2020-05-19 18:24:38,727 [95] ERROR SolarWinds.InformationService.Core.InformationService - (null) (null) Exception caught in method SolarWinds.InformationService.Core.InformationService.RunQuery System.InvalidOperationException: Timeout expired. The timeout period elapsed prior to obtaining a connection from the pool. This may have occurred because all pooled connections were in use and max pool size was reached.

Anyway, I appreciate any help!

  • I've run into issues with consuming all available database connection pools before, the default is 1000, after which they have a timer where they basically start to release after 2 ish minutes. The way I worked around it at the time was updating my database connection setting to have 10k allowed in the pool , which instantly allowed me to compete what I was working on so I never really revisited the issue.
  • I'll see if I can push my way through change management and get this done today and get back to you on results. Thanks, Marc!
  • Hey Marc  

    This fixed it, thanks a ton man. Might I be able to ask a related question, now that this is working? I can post on a separate question, if that's better.

    I was thinking there was a flaw in my logic. I run discovery to find anything that responds to SNMP and then bring in all "up" interfaces and volumes. I then run a "cleanup" to remove anything we don't want to keep, which works fantastically, because we can use SWQL WHERE statements that are very flexible. Once it's all cleaned up, we set custom properties on objects, which are consumed by alerts. We have some people that can't make their devices adhere to a standard, so there's a boolean custom property that allows them to bypass any "cleanup" of their volumes and/or interfaces. For those, we manually select interfaces and volumes using list resources.
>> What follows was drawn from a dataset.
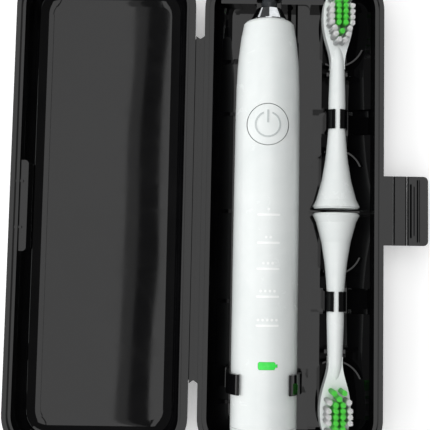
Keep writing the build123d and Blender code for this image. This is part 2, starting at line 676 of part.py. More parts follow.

    I had thought that the discovery would have added every "up" interface and volume back to those nodes, but it didn't for some reason. Is there some kind of flag that discovery looks at to know that resources were manually selected on some node, so don't touch them, even with auto-import settings in the discovery profile?

    You think this is a good way to approach discovery? The primary goal was something like this:

    "Hey teams, tell me the subnets your devices live in, the SNMP strings they respond to, and the standards by which you want monitoring on your volumes and interfaces by machine type. I'll run discovery every night and anytime you make changes, you don't have to worry about Orion, it'll just see the new stuff, add it in, and set custom properties for alerts as you specified.If you have anything that can't adhere to the standards, you're responsible to set 'x' custom property to bypass automation and manually select the monitored resources on the Orion web interface. Here's a document on how all of the custom properties correlate to alerts, notifications, priorities, etc."

     - As more people start heavily using the SDK, it may be worth considering bumping the default pool value up from 1000. We have two instances of Orion at our organization and I was running this automation in the small one and it failed on the default pool settings, it would have definitely failed in our large one. I'd eventually like to run this stuff in our large instance. Also, it may be worth considering a -batch parameter for Remove-SwisObject, where we could pass an array of Uri's, so it doesn't consume one connection per cmdlet. As always, we're grateful for the work you and the team put in on the product!

  • Remove-SwisObject supports passing a collection of Uris via the pipeline. Like this:

    Get-SwisData $swis "SELECT Uri FROM Orion.NPM.Interfaces WHERE blah blah" | Remove-SwisObject $swis

    Or:

    $interfaces = Get-SwisData $swis "SELECT Uri, other-properties FROM Orion.NPM.Interfaces WHERE blah blah"
    $interfacesToDelete = $interfaces |? { # do some local computation and filtering }
    $interfacesToDelete |% {$_.Uri} | Remove-SwisObject $swis
  • Hey Tim,

    When we pass on the pipeline, AFAIK, it still runs the process block for each object passed on the pipeline, right? Each of those would technically consume one of the database pool connections? Since we can configure the maximum number of connections, it's not a huge deal, but I was just throwing out there that it might be able to be adjusted to more efficiently account for a batch operation where you're passing hundreds or thousands of URIs to it. I could be totally misunderstanding how it works on the back end though, seeing as how you and team likely wrote most of this, I'll defer to you on it.

  • The PowerShell cmdlet API makes it really easy to collect values provided by the pipeline and commit all at once at the end.

    https://github.com/solarwinds/OrionSDK/blob/master/Src/SwisPowerShell/RemoveSwisObject.cs

  • Hi, I found there are Dispose and Close methods available for the swis connection object. It may help using them: 
    $Swis.Dispose()
    $Swis.Close()

    I don't know the the difference between them. In a future script update I will test this, because we had a IIS connections problem as well after running a script in a loop which connects every time calling it.